Anyway, let's get back on track. During the Dreamcast era, I was aware of Prince of Persia 3D/Arabian Nights but because the game never got a PAL release, I just let it pass me by. I'd heard it was shit anyway so figured I wasn't missing much. Last week though, I managed (through the kindness of a friend) to finally get my hands on a copy of this much maligned 3D platformer and my torrid affair with his Highness was rekindled. Contrary to what you may expect though, I was pleasantly surprised by the whole experience, and not because of his rugged good looks and legendary witty banter.
Yes, you read that right. I was expecting a total abortion of a game, but what I got was a perfectly functional 3D action adventure in the vein of the original Tomb Raider. The story is as contrived as you'd expect (you're basically a prince rescuing a princess, natch) but the execution is perfectly fine. Control of your onscreen avatar is via the analogue stick, you can crouch under objects and jump over chasms. The D-pad lets you adjust the camera or switch to first person, while the triggers act as modifiers for combat, sidestepping etc.
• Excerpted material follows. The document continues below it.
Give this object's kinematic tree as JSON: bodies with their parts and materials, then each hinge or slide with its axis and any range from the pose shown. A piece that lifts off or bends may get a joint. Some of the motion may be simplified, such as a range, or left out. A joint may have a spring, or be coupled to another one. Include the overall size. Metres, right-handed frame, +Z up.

The only odd thing I must note is that 'grabbing' ledges etc is not automatic - once you jump, you must press the 'action' button to grab a ledge. Failure to do so will inevitably lead to some form of death. And death comes very quickly, which is really my only real bugbear with Arabian Nights. I recall that the Mega CD game I played for twenty minutes all those years ago was packed full of 'instant death' moments. Be it falling down a shaft lined with spikes or having your head cut off by some arcane system of pulleys and wires - the same is true in Arabian Nights. While you have a health bar of sorts, if you come a cropper in one of the game's many, many unannounced and downright illogical traps (sometimes you literally can't tell if a door handle will kill you), then that's it - you're dead and you have to reload from the last checkpoint.
So what of the other aspects of the game? Well for a start, it looks pretty great to be honest. The environments are quite varied and well textured and the locations are nicely realised. Prisons, city streets, rooftops, caves, underwater caverns...it all looks good as far as games from the era go. Sure, it's a port of a PC game and so it doesn't make much use of the Dreamcast's dedicated hardware (as is evident in the angular character models) but apart from that it looks fine...and even better through VGA. There is no slowdown whatsoever and the engine seems perfectly at home with even the biggest of open areas...which is more than can be said of any of the Tomb Raider titles on the Dreamcast. The sound is also very good - the music is perfectly suited to the 'Arabian' setting, with lots of drums and whining horns. The voice acting is also pretty good - even NPCs you encounter have good quality dialogue.